● **TASK DATA**:
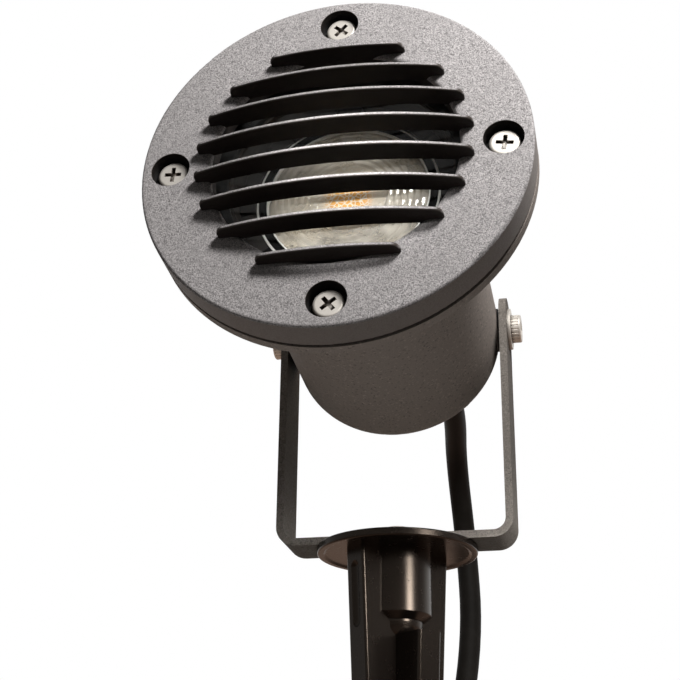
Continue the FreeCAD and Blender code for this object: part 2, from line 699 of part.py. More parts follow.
COIL_START = 0.0
coil_steps = int(LAYER_TURNS * 2 * 8)
coil_points = [coil_point(k / 8) for k in range(coil_steps + 1)]
coil_directions = []
for k in range(coil_steps + 1):
    ahead = coil_point(k / 8 + 0.002)
    behind = coil_point(k / 8 - 0.002)
    coil_directions.append((ahead - behind).normalize())
coil_edges = []
for k in range(coil_steps):
    coil_edges += biarc(coil_points[k], coil_directions[k], coil_points[k + 1], coil_directions[k + 1])
samples = [coil_point(k / 120) for k in range(int(LAYER_TURNS * 2 * 120) + 1)]
least = min(
    (samples[i] - samples[j]).Length
    for i in range(0, len(samples), 2)
    for j in range(i + 60, len(samples))
)
print("   coil: least gap to itself %.2f mm" % (least - CORD_DIAMETER))

# The upper stretch hangs from the gland, the lower one reaches the floor beside the coil.
exit_point = head_point(GLAND_ACROSS, exit_depth, GLAND_UP)
exit_direction = (head_point(GLAND_ACROSS, exit_depth + 1, GLAND_UP) - exit_point).normalize()
split_point = V(8.8, 86.85, -20.0)
upper_route = [
    exit_point,
    exit_point + exit_direction * 14.0,
    V(7.5, 80.0, 55.0),
    V(8.4, 97.0, 28.0),
    V(10.8, 89.5, -6.0),
    split_point,
]
entry = coil_points[0]
lower_route = [
    split_point,
    V(5.5, 82.5, -43.0),
    V(16.0, 92.0, -84.0),
    V(32.0, 112.0, -122.0),
    V(45.0, 134.0, -158.0),
    entry - coil_directions[0] * 48.0,
    entry,
]
leave = coil_points[-1]
leave_direction = coil_directions[-1]
PLUG_RADIUS = 8.0
plug_start = leave + leave_direction * 48.0
plug_start.z = FLOOR + PLUG_RADIUS
plug_direction = V(leave_direction.x, leave_direction.y, 0).normalize()
end_route = [
    leave,
    leave + leave_direction * 16.0,
    plug_start - plug_direction * 14.0,
    plug_start,
]
save("cord_upper", tube(route(upper_route, CORD_DIAMETER), CORD_DIAMETER))
save("cord_lower", tube(route(lower_route, CORD_DIAMETER), CORD_DIAMETER))
save("cord_coil", tube(coil_edges, CORD_DIAMETER))
save("cord_end", tube(route(end_route, CORD_DIAMETER), CORD_DIAMETER))

# The tie is a flat band round both layers of the coil.
tie_low = FLOOR + TIE_THICKNESS
tie_high = tie_low + 0.2 + CORD_DIAMETER + LAYER
tie_in = COIL_RADIUS - COIL_PITCH * LAYER_TURNS / 2 - CORD_RADIUS - 0.6
tie_out = COIL_RADIUS + COIL_PITCH * LAYER_TURNS / 2 + CORD_RADIUS + 0.4
tie_corners = [V(tie_in, 0, tie_low), V(tie_out, 0, tie_low), V(tie_out, 0, tie_high), V(tie_in, 0, tie_high)]
outer_corners = [
    V(tie_in - TIE_THICKNESS, 0, tie_low - TIE_THICKNESS),
    V(tie_out + TIE_THICKNESS, 0, tie_low - TIE_THICKNESS),
    V(tie_out + TIE_THICKNESS, 0, tie_high + TIE_THICKNESS),
    V(tie_in - TIE_THICKNESS, 0, tie_high + TIE_THICKNESS),
]
band = Part.Face(rounded_outline(outer_corners, [2.5] * 4)).extrude(V(0, TIE_WIDTH, 0))
band = band.cut(Part.Face(rounded_outline(tie_corners, [1.5] * 4)).extrude(V(0, TIE_WIDTH, 0)))
band.translate(V(0, -TIE_WIDTH / 2, 0))
band.rotate(V(0, 0, 0), V(0, 0, 1), 100)
band.translate(COIL_CENTRE)
save("coil_tie", band)

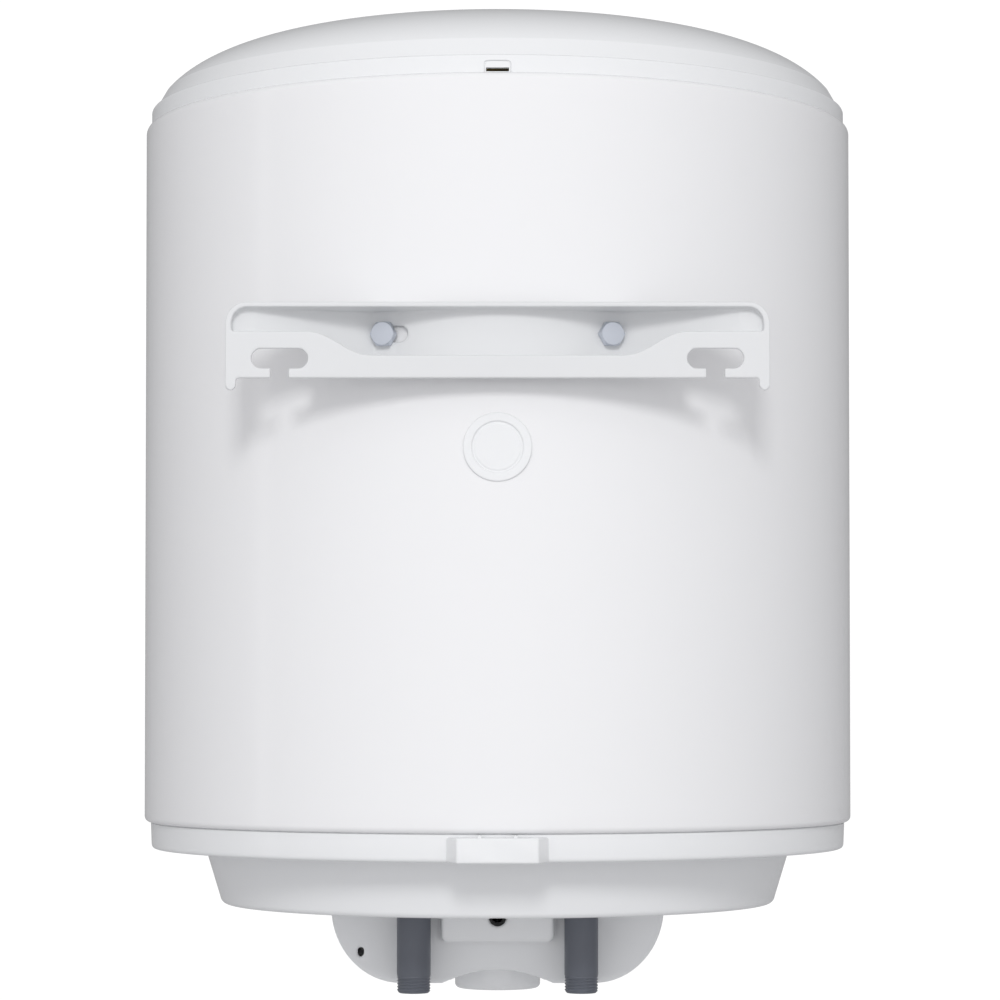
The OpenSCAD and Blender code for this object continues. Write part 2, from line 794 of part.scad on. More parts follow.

● **WHAT IS EXPECTED**:
Starting at the first line of the records, print each line exactly, stopping after the line that contains "(least - CORD_DIAMETER))".

● **OUTPUT OF THE EXERCISE**:
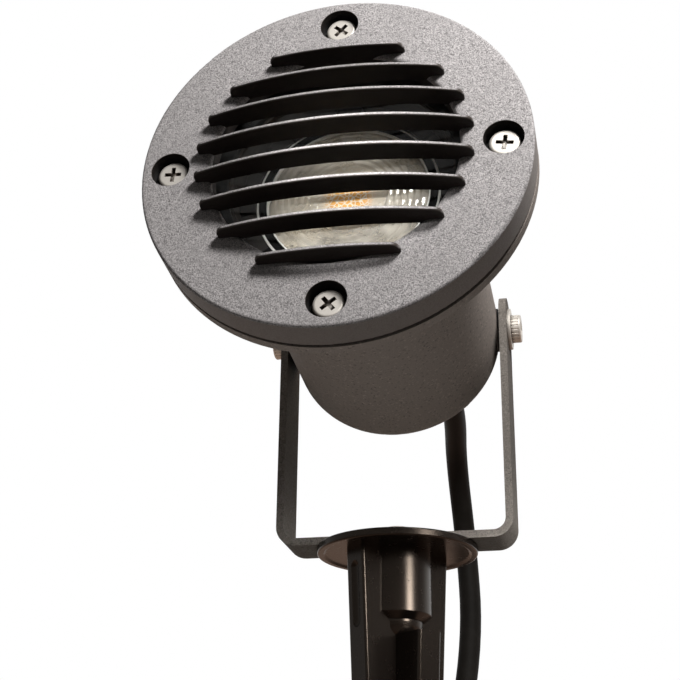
Continue the FreeCAD and Blender code for this object: part 2, from line 699 of part.py. More parts follow.
COIL_START = 0.0
coil_steps = int(LAYER_TURNS * 2 * 8)
coil_points = [coil_point(k / 8) for k in range(coil_steps + 1)]
coil_directions = []
for k in range(coil_steps + 1):
    ahead = coil_point(k / 8 + 0.002)
    behind = coil_point(k / 8 - 0.002)
    coil_directions.append((ahead - behind).normalize())
coil_edges = []
for k in range(coil_steps):
    coil_edges += biarc(coil_points[k], coil_directions[k], coil_points[k + 1], coil_directions[k + 1])
samples = [coil_point(k / 120) for k in range(int(LAYER_TURNS * 2 * 120) + 1)]
least = min(
    (samples[i] - samples[j]).Length
    for i in range(0, len(samples), 2)
    for j in range(i + 60, len(samples))
)
print("   coil: least gap to itself %.2f mm" % (least - CORD_DIAMETER))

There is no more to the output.